An off-market deal is any real estate transaction where the property is not publicly listed on the Multiple Listing Service (MLS). The property might be advertised privately, marketed through word-of-mouth, or sold directly between buyer and seller without any public advertising at all.

Off-market transactions account for a meaningful share of residential sales — estimates range from 5-15% of all transactions depending on the market and how you define “off-market.” In competitive markets where inventory is tight, finding properties that other buyers do not know about can provide a significant edge.

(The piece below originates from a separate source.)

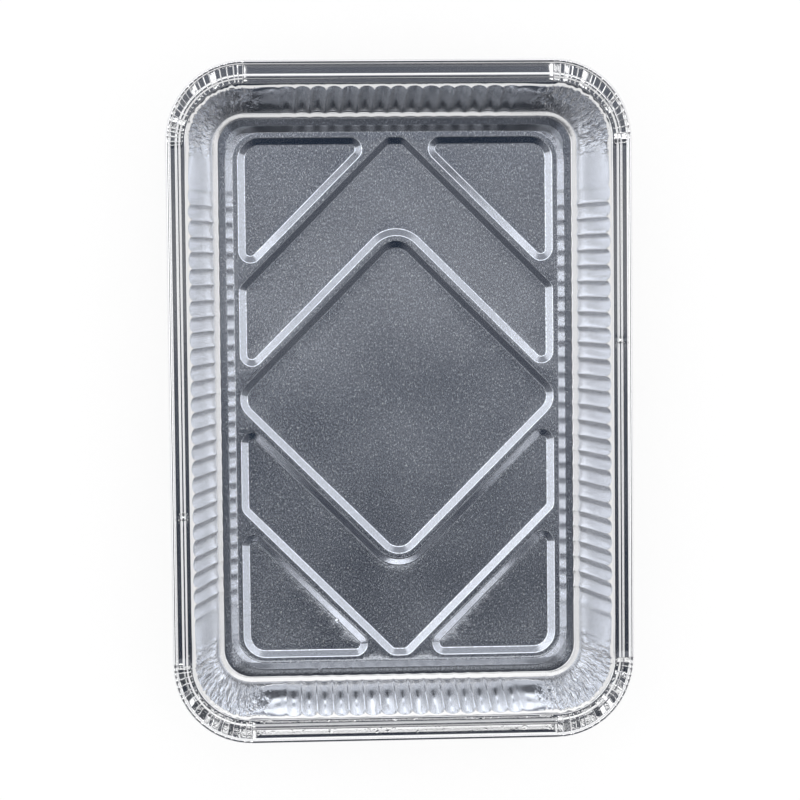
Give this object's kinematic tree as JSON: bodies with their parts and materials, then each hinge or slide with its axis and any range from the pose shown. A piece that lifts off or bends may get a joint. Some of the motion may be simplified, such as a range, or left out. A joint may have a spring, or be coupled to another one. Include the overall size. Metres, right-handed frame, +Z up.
{
  "type": "aluminium foil tray",
  "caption": "Shallow rectangular food tray pressed from thin aluminium foil, with a ribbed floor, fluted walls, gathered corners and a flat rim with a rolled edge.",
  "frame": {"origin": "centre of the underside, on the surface that the tray stands on", "axes": "+Z up out of the open top, +Y along the long side, +X across the short side"},
  "size_m": [0.2178, 0.32, 0.045],
  "materials": {
    "foil": "bare rolled foil, bright and slightly crumpled on the walls and rim, satin on the floor"
  },
  "bodies": {
    "root": {"foil_tray": "foil"}
  },
  "joints": []
}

The appeal is straightforward: less competition typically means lower prices and more favorable terms. When a property is listed on the MLS, it is exposed to every buyer and agent in the market, which drives competitive bidding. Off-market, you may be the only buyer at the table.

Why Sellers Go Off-Market

Understanding seller motivation is key to finding and negotiating off-market deals. Sellers choose to sell outside the MLS for several reasons:

  • Privacy. High-profile sellers, divorcing couples, or estate sales may want to avoid public attention. The property never appears in public search results.
  • Speed. Sellers facing financial distress, relocation deadlines, or inherited property they do not want may prioritize a fast close over maximum price. These are often the best opportunities for buyers.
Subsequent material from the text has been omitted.